Calvin Lakhan, PhD and Co-Investigator, Waste Wiki Project
Eco-modulation is a term that is gaining significant traction in recent legislative discussions surrounding extended producer responsibility for packaging waste. While eco-modulation is not a new concept, its application to managing end of life packaging waste is still in its relative naissancey. This article attempts to shed light on what eco-modulation is, how it is being implemented for packaging waste, its perceived efficacy, and the challenges/issues associated with its adoption.
What is Eco-Modulation?
In its simplest terms, eco-modulation is the concept of penalizing the use of materials that are perceived to be environmentally harmful, while rewarding the use of those which are perceived as being “better” for the environment (i.e. more recyclable). This can take many forms, i.e. placing taxes on products that have a large carbon footprint, or providing subsidies to those with a demonstrable environmental benefit. Eco-modulation for packaging is most often nested within the framework of extended producer responsibility, which obligates that packaging producers are physically and financially responsible for its management at end of life. While fee rates are largely intended to capture the costs of recycling and assign costs to the appropriate party, eco-modulated fees are based on more nuanced factors that attempt to provide an incentive for producers to reduce the environmental impacts of their packaging. Eco-modulation can be seen as part of a broader movement intended to encourage design for the environment, incentivizing producers/manufacturers to minimize the environmental burden of their products during the “upstream” design phase.
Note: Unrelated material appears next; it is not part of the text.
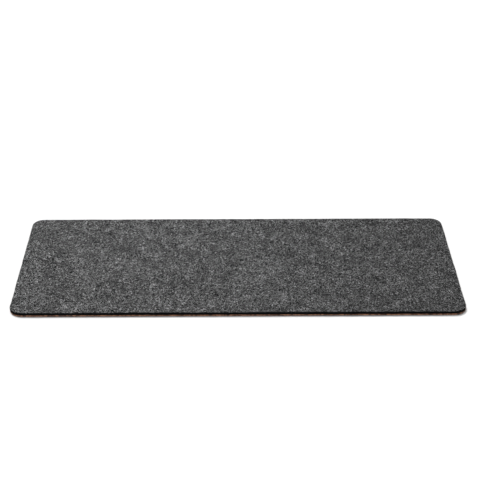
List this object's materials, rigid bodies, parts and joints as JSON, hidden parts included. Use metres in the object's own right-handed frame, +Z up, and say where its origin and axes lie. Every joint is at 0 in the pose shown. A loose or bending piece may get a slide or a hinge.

Jurisdictions such as Oregon, Connecticut and New York are exploring how eco-modulated fees can be incorporated into proposed producer responsibility legislation, with a particular emphasis being placed on fee rates that are able to reflect recycled content targets.
Do Eco-Modulated Fees Work?
The answer to this isn’t black and white, as there are relatively few examples of eco-modulation for packaging waste, and even fewer that have existed for any appreciable length of time. It is also extremely difficult to establish a causal relationship between eco-modulation and design for the environment, as decisions surrounding packaging design are a function of multiple factors (i.e. product durability, consumer safety etc.). Of note, Ontario’s Blue Box program has used a simplified version of eco-modulation for the better part of two decades, as the fee schedule is intended to incentivize the use of materials with the highest recycling rates and lowest material management costs. An equalization factor is implemented to help modulate fee rates, as “good performing” materials are able to transfer costs onto “poor performing” materials – further incentivizing the adoption of packaging that is more readily recyclable within the existing system. While a detailed explanation of how Ontario’s fee model works is beyond the scope of this article, fee rates are based on the relative recycling performance and net recycling costs of packaging materials.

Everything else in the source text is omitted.